Riva’s shame, when she first arrives at Auschwitz, emerges as her body becomes one of many, made naked and forced to fulfill its bodily functions among others, like an animal. Using the communal toilet, at Auschwitz, is traumatic for Riva, and control over her bodily needs is one of the most difficult parts of humanity to abandon as a prisoner. As she works in the tunnel at Mittelsteine, she expresses a deep sense of shame when she must wet herself without a private place to do so. Wanting to “die,” and feeling “grateful for the darkness,” are unfamiliar, and dramatic, ideas for Riva. In the most dehumanizing moments of her journey, Riva feels the most despair.
“The train empties. We wait. The people pass me by, looking the other way. A little girl, about seven years old, blond pigtails dancing on the collar of her brightly colored coat, stops and stares at me. She whispers something to the finely dressed lady holding her hand. I hear the woman say nervously, “Jew, Jew,” as she pulls the child closer to her side and quickly leaves the train. I suddenly remember childhood stories of monsters and boogeymen. Am I their boogeyman?”
Riva’s sense that she is haunted, no matter whether she is awake or asleep, transforms into a sense that she is the one doing the haunting on her trip to Glatz. Because Jews are turned into skeletons, half-dead creatures that appear to be the figures of nightmare, they haunt one another. But when Riva enters the world outside of her “cage,” she realizes that not everyone occupies the nightmare: her terrifying physical state contrasts more powerfully with the world outside, and she can recognize the intense abnormality and injustice of the dark spaces to which she can, at times, feel accustomed.

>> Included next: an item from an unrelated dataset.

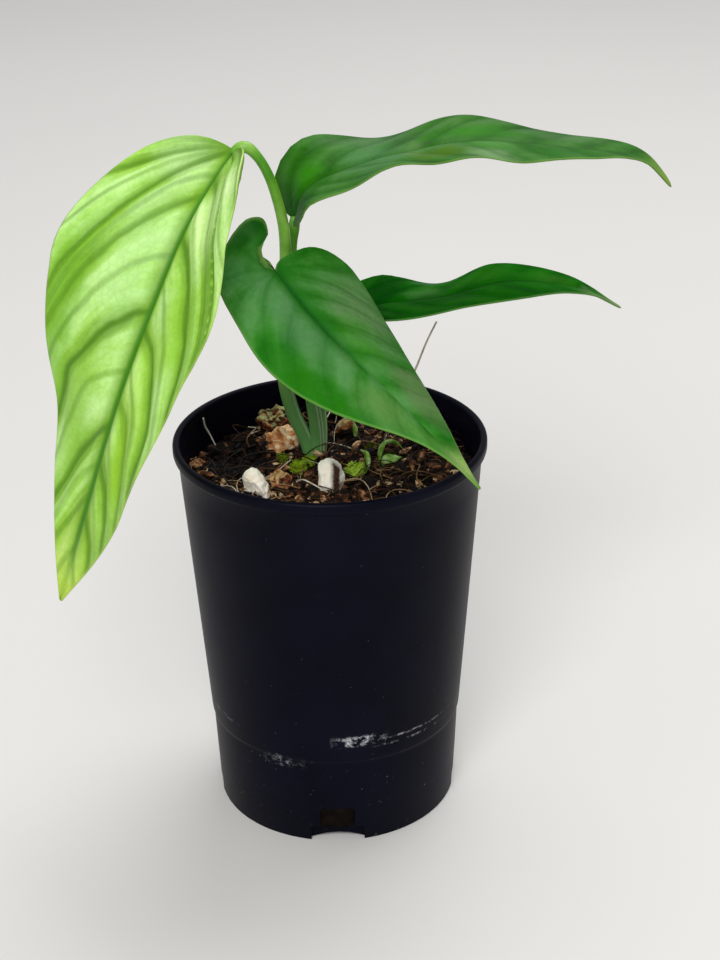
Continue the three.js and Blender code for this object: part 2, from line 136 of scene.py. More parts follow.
for name, lamp in lamps.items():
    light = bpy.data.lights.new(name, "AREA")
    light.shape = "DISK"
    light.size = lamp["size"]
    light.energy = lamp["power"]
    holder = bpy.data.objects.new(name, light)
    holder.location = lamp["at"]
    holder.rotation_euler = (aim - Vector(lamp["at"])).to_track_quat("-Z", "Y").to_euler()
    bpy.context.scene.collection.objects.link(holder)

world = bpy.data.worlds.new("white_surround")
bpy.context.scene.world = world
world.use_nodes = True
world.node_tree.nodes["Background"].inputs["Color"].default_value = linear(surround_colour)
world.node_tree.nodes["Background"].inputs["Strength"].default_value = surround_strength

matt_floor, tree, shader, place = new_finish("pale_matt_floor", {"Roughness": 0.75})
cloud = add(tree, "TexNoise", (place, 3, 2))
tint = add(tree, "ValToRGB", (cloud,), [(0.3, floor_colour), (0.7, floor_colour + 0x020202)])
add(tree, shader, {"Base Color": tint})
corners = [(-floor_half, -floor_half, 0), (floor_half, -floor_half, 0),
           (floor_half, floor_half, 0), (-floor_half, floor_half, 0)]
piece("floor", corners, [[0, 1, 2, 3]], [matt_floor])

# Pot: one thin shell injection-moulded in black polypropylene, with a rolled lip, a small step
# where pots nest, and four notched openings and round drain holes in its foot. Handling has left
# its satin face with a little dust and white scuffs round the step.
pot_height = 118
rim_radius = 46
rim_depth = 4
lip_foot_radius = 44.6
base_radius = 36.6
step_height = 29
step_radius = 37.9
step_width = 0.4
wall = 1.2
foot_height = 2.6
pad_radius = 14
pot_sides = 192
notch = {"width": 16, "height": 5, "slot_width": 10.5, "slot_height": 12, "depth": 6}
drain_radius = 3
drain_pitch_radius = 25
notch_count = 4
sharp_edge = math.radians(38)
lip_foot = pot_height - rim_depth
pot_colour = 0x070712
pot_haze = 0x0C0C1A
dust_colour = 0x7D766B
scuff_colour = 0xC9CBD0
# Each scuff: where it starts and ends in x, the height of its line at x = 0, the line's slope,
# half its height and how much it covers
scuffs = [(-2, 16, 36.4, 0.03, 2.3, 1.0), (8, 35, 36.4, -0.02, 0.5, 0.5),
          (10, 35, 34.2, -0.02, 0.5, 0.4), (-22, -9, 28, 0, 2.6, 0.5),
          (-40, -28, 35, 0, 0.8, 0.3)]
scuff_fade_in = 0.006
scuff_fade_out = 0.008


def outer_wall(z):
    """Outer radius of the pot at a height, below and above the step."""
    if z < step_height:
        return base_radius + (step_radius - base_radius) * z / step_height
    share = (lip_foot - z) / (lip_foot - step_height)
    return lip_foot_radius - (lip_foot_radius - step_radius - step_width) * share


def turned(profile, sides):
    """Vertices and faces of a closed shape turned about the Z axis from (radius, height) pairs."""
    vertices, rings, faces = [], [], []
    for radius, height in profile:
        count = sides if radius else 1
        rings.append([len(vertices) + (j if radius else 0) for j in range(sides)])
        for j in range(count):
            angle = 2 * math.pi * j / sides
            vertices.append((radius * math.cos(angle), radius * math.sin(angle), height))
    for low, high in zip(rings, rings[1:]):
        for j in range(sides):
            k = (j + 1) % sides
            loop = [low[j], low[k], high[k], high[j]]
            faces.append([v for i, v in enumerate(loop) if v not in loop[:i]])
    return np.array(vertices), faces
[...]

“Some of the people glance in my direction and turn their heads quickly. I feel so strange, taking cover from planes whose arrival I welcome. I feel strange hiding with the Germans. At the factory we are left standing outside during air raids, while the Germans take cover. Here, if a bomb should hit, we will all die together.”
Riva injures her hand while digging a bomb shelter that she cannot use, but in Glatz, she becomes one of many, in the dark space, hiding from the greater warring forces overhead. No one wants to recognize that Riva is in the room, and they “turn their heads quickly” to avoid the idea that they share a space with the kind of person who their regime seeks to punish and destroy. The idea of dying together is the greatest affront to the Nazis, who repeatedly claim that they will kill the Jews before the enemy will kill them. Riva seems to recognize the irony that being equal in death (dying at the same time) would be a kind of victory for her, an assertion that she and those in the bunker with her are equally human.

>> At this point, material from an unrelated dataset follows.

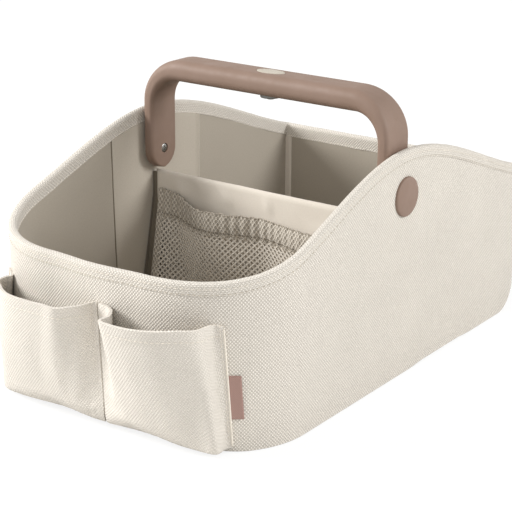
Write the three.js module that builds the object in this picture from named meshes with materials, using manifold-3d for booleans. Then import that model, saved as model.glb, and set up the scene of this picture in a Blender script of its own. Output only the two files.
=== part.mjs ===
// Diaper caddy: a stiffened fabric tub with two front pockets, an inner divider with a mesh
// pocket, and a moulded carry handle that swings on two pivots and holds a small light.
// Millimetres. +X is the right wall, -Y the front with the pockets, +Z up.
// The origin is the middle of the base's underside.
import * as THREE from 'three';
import { mergeVertices } from 'three/addons/utils/BufferGeometryUtils.js';
import Module from 'manifold-3d';

const wasm = await Module();
wasm.setup();

// Driving dimensions of the tub
const BODY_LENGTH = 330;
const FRONT_WIDTH = 211;
const BACK_WIDTH = 198;
const FRONT_RIM_HEIGHT = 102;
const PEAK_HEIGHT = 148.7;
const BACK_RIM_HEIGHT = 105.6;
const PEAK_FROM_BACK = 155;
const CORNER_ACROSS = 69;
const CORNER_ALONG = 62;
const FRONT_BOW = 2.5;
const FRONT_FOOT_RADIUS = 16;
const FRONT_FOOT_ANGLE = 34;
const BACK_FOOT_RADIUS = 18;
const SIDE_FOOT_STEP = 3;

// Thicknesses of the layers, from outside to inside, and the gap between touching pieces
const CLEARANCE = 0.3;
const SHELL_FABRIC = 0.8;
const STIFFENER = 1.2;
const LINING = 0.6;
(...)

“Slowly words take shape on the paper she brings me. I write again. I hear the whistle outside my little world calling for head count. I hear the sound of the whip, the shouts. I cover my ears. I am lucky. I am in the sickroom, and I write.”
Throughout The Cage, sounds and environments shape Riva’s experience. The soundscape of Mittelsteine is repetitive and disorienting: it causes the prisoners to lose sense of progress, future, and hope. The distance of those sounds, as Riva recovers, allows her to feel safe, and gives her space to hope that her writing can be useful.
“My voice cracks. My personal message to Mama is the message of the four hundred Nazi victims in this camp to four hundred mothers crying for their children. My voice becomes stronger.”
Riva’s sensitivity to the mother-child relationship is the inspiration for the poem that she shares on Christmas. Though sadness, which causes her voice to crack, is her initial reaction to the memory of her own mother, the idea that sharing her message is a way to represent others gives her new courage. Throughout the text, Riva’s encouragers point her attention to the fact that her writing is not just a record for herself, but a collection that has use to educate and inspire others in the world. Her sense of the purpose of writing restores her hope when the actual memories that inspire her work bring her down.
“I take a deep breath. I am still safe. I dip my head into the warm water. What delight. How wonderful it feels to wash my hair in warm water. How much we take for granted. I hurry out of the tub. I must not get Katia into trouble. Smiling, I stand before Katia with a towel around my wet hair. Her face glows with joy. ‘We did it, Riva! You look so fresh, so clean, so new. We will do this again.’”
The warm bath that Katia gives to Riva allows her to be “new” for the first time in years. After her hand injury, which leaves her scarred and “damaged” permanently, her body bears markers of pain that will last. The Pesach “newness” with which the story begins feels impossible. By offering the feeling of being “new,” Katia shows Riva that such sensation is possible, despite the bodily destruction brought upon her.
“May 7, 1945. He enters the gates of the cage like a prince in a fairy tale, a Russian officer on a white horse. Russian soldiers, tired, muddy, follow him slowly. We gather around them. They stare at us as if seeing ghosts coming out of a grave. The officer, a middle-aged man, gets off his horse slowly. Hands reach out to touch him. Is he real?”
Riva can see the effect that she and the other prisoners’ skeletal bodies have on strangers when the Russians arrive at the camp. Though she sees how “tired” the soldiers look, her reactions cannot compare with the “stares” directed towards them. Just as the soldiers seem to wonder if the women are real or just part of a nightmare, the prisoners wonder if this man, who looks like a fairytale hero, is real, too. Where their lives have blended nightmare with reality, this soldier blends dreams with reality.